La fiscalité est plus avantageuse en Belgique qu'en France pour les grandes fortunes, notamment en raison d'une faible taxation du capital et de l'absence d'ISF (impôt sur la fortune). Mais c'est la résidence qui prime et non la nationalité. Le président de LVMH dispose d'un domicile à Bruxelles, ajoute "La Libre Belgique".
"Il n’y a aucun intérêt fiscal à cette démarche", estime un fiscaliste interrogé par le journal belge. Sauf si le gouvernement français reprend l'idée de Nicolas Sarkozy de taxer les revenus des Français exilés dans le monde. "Il lui suffira alors de devenir résident belge pour changer de régime fiscal, puis de renoncer à la nationalité française pour échapper à l'impôt sur la fortune et à la taxation des plus-values", explique Thierry Afschrift, avocat fiscalite interrogé par "Le Parisien", daté du 9 septembre.

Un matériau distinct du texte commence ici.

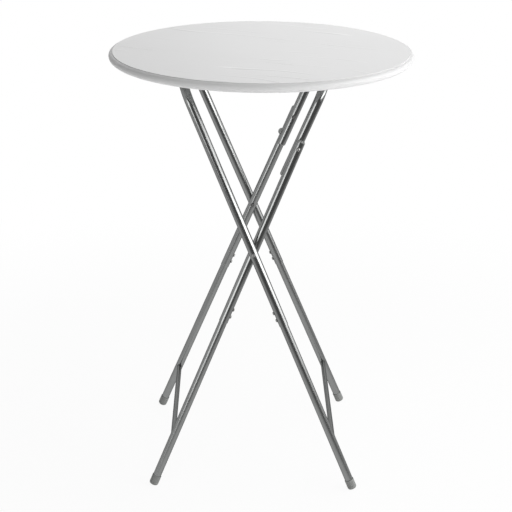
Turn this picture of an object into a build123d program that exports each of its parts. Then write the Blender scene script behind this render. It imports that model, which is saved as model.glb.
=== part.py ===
from build123d import *
import os
from math import cos, hypot, radians, sin, sqrt, tan

os.makedirs("parts", exist_ok=True)

# Folding bar table: a round moulded top on two crossed tube frames.
# Origin on the floor under the middle of the top, +Z up, +X the way the legs spread, +Y to the far side.

# Top
top_height = 1100.0
top_radius = 386.0
panel_depth = 25.0
skin = 2.5
crease_radius = 376.5
crease_width = 1.0
crease_depth = 1.8
rim_width_depth = 11.0
rim_pull_share = 0.6
lip_radius = 362.0
dimple_mouth_radius = 8.0
dimple_tip_radius = 3.5
dimple_pitch = 80.0
dimple_field_radius = 345.0
blow_hole_radius = 4.0
blow_hole_place = 350.0
boss_radius = 8.0

# Tubes
tube_radius = 11.5
tube_bore_radius = 10.6
lower_tube_radius = 10.5
lower_tube_bore_radius = 9.6
crossbar_radius = 6.5
crossbar_bore_radius = 5.5
bend_radius = 60.0

# Frames: the places of the pivots and how far the legs stand apart
frame_offset = 17.4
pivot_half_spacing = 177.2
bar_gap = 11.5
lean = 22.5
splay = 4.4
crossing_distance = 458.9
outer_half_spread = 185.9
crossing_gap = 1.6
knee_distance = 177.5
knee_kink = 1.5
knee_gap = 2.2
stub_length = 17.5
tail_length = 82.0
joint_drop = 200.0
overlap_length = 70.0
outer_crossbar_height = 131.0
inner_crossbar_height = 128.5

# Feet
foot_radius = 11.8
foot_length = 27.0
foot_floor = 5.0
foot_edge_radius = 6.0
foot_flat_depth = 1.2

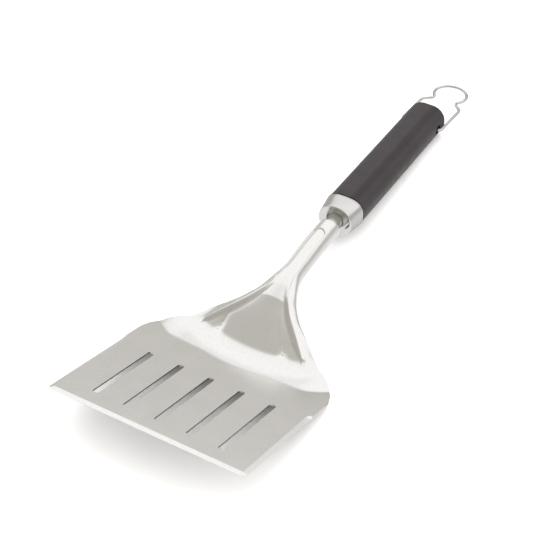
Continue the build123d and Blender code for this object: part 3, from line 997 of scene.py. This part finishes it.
rear_side = sky_ramp(sky_split.outputs["Z"], (
    (-0.6, 0.80), (-0.25, 0.70), (-0.07, 0.54), (0.245, 0.535),
    (0.35, 0.86), (0.5, 0.98), (0.6, 1.0), (0.97, 0.98),
))
front_side = sky_ramp(sky_split.outputs["Z"], (
    (-0.6, 0.92), (-0.2, 0.86), (0.0, 0.62), (0.30, 0.42), (0.62, 0.42), (0.93, 0.50),
))
facing = sky_ramp(sky_split.outputs["Y"], ((-0.01, 0.0), (0.10, 1.0)))
both = sky.nodes.new("ShaderNodeMix")
both.data_type = "RGBA"
sky.links.new(facing, both.inputs["Factor"])
sky.links.new(front_side, both.inputs["A"])
sky.links.new(rear_side, both.inputs["B"])
sky.links.new(both.outputs["Result"], sky.nodes["Background"].inputs["Color"])
sky.nodes["Background"].inputs["Strength"].default_value = SKY_STRENGTH


# ---- lamps, in metres and watts -------------------------------------------------------------
def softbox(name, position, size, power):
    """Rectangular lamp that looks at the object and isn't seen in reflections."""
    light = bpy.data.lights.new(name, "AREA")
    light.shape = "RECTANGLE"
    light.size, light.size_y = size
    light.energy = power
    holder = bpy.data.objects.new(name, light)
    bpy.context.scene.collection.objects.link(holder)
    holder.location = position
    holder.rotation_euler = (-Vector(position)).to_track_quat("-Z", "Y").to_euler()
    holder.visible_glossy = False


softbox("overhead", (0.3, -0.2, 2.6), (3.8, 3.8), 92)
softbox("front_fill", (-0.9, -1.9, 0.8), (2.2, 0.9), 11)
softbox("right_fill", (1.9, 0.3, 1.0), (2.2, 0.9), 22)

# ---- camera, placed on the blade's axes -----------------------------------------------------
SENSOR = 36.0
LENS = 104.42
CAMERA_AT = (382.25, -706.7, 517.2)
CAMERA_FORWARD = (-0.3719, 0.8166, -0.4414)
CAMERA_RIGHT = (0.8630, 0.4794, 0.1597)
FARTHEST_SEEN = 200


def blade_direction(x, y, z):
    return (x * ACROSS + y * ALONG + z * top_normal).normalized()


camera = bpy.data.objects.new("camera", bpy.data.cameras.new("camera"))
bpy.context.scene.collection.objects.link(camera)
camera.data.sensor_width = SENSOR
camera.data.lens = LENS
camera.data.clip_end = FARTHEST_SEEN
forward = blade_direction(*CAMERA_FORWARD)
rightward = blade_direction(*CAMERA_RIGHT)
rightward = (rightward - forward * rightward.dot(forward)).normalized()
upward = rightward.cross(forward)
facing_way = Matrix((rightward, upward, -forward)).transposed().to_4x4()
camera.matrix_world = Matrix.Translation(on_blade(CAMERA_AT)) @ facing_way
bpy.context.scene.camera = camera
bpy.context.scene.view_settings.view_transform = "Standard"
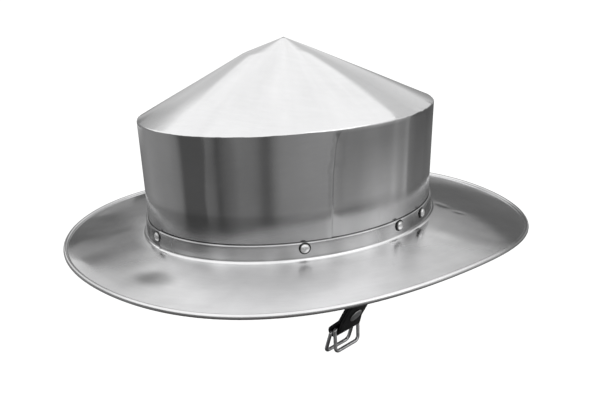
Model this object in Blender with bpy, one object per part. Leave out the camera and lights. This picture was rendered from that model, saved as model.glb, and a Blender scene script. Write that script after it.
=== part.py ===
# Kettle hat: a steel crown riveted into the upturned collar of a wide steel brim,
# with a leather chin strap in two halves, the left one ending in a buckle of two wire rings.
# Metres. +Z is up, the front of the hat faces -Y and the wearer's left is +X.
# The origin is the middle of the head opening, level with the lower rim of the crown.
import math

import bmesh
import bpy
from mathutils import Vector

# Sheet steel and the gap that loose pieces keep
SHEET = 0.0015
CLEARANCE = 0.0003
SEGMENTS = 72
CREASE_ANGLE = math.radians(35)

# Collar, the inner edge of the brim turned up round the crown
COLLAR_HALF_WIDTH = 0.1070
COLLAR_HALF_DEPTH = 0.1239
COLLAR_HEIGHT = 0.0100
COLLAR_BEND = 0.0030
COLLAR_BEND_STEPS = 4

# Crown: a nearly upright wall and a low cone with straight sides and a blunt tip.
# The sides rise towards a point in front of the middle, TIP_BLUNTING above the crown's height.
# At TIP_SHARE of the cone's width they bend to the tip, which lies nearly in the middle
CROWN_FLARE = 0.0003
CROWN_WALL_HEIGHT = 0.0847
CROWN_HEIGHT = 0.1383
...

D'autres confrères y voient plutôt un premier pas vers un exil fiscal vers Monaco. La nationalité belge pourrait permettre à Bernard Arnault - à condition qu'il renonce à la nationalité française - d'échapper aux accords entre la Principauté et la France, qui stipulent que les Français résidant sur le Rocher restent soumis aux impôts de l'Hexagone.
"Cette démarche est surtout un message politique fort qu’il souhaite envoyer au gouvernement français", juge pour sa part un économiste français basé à Paris qui souhaite garder l’anonymat. Samedi, Matignon et l'Élysée n'avaient pas fait de commentaires.
Proche de l'ancien président Nicolas Sarkozy et libéral revendiqué, l'homme d'affaires possède une fortune estimée à 41 milliards de dollars par le magazine américain "Forbes". Après la victoire de la gauche en 1981, il s'était exilé aux États-Unis pendant trois ans.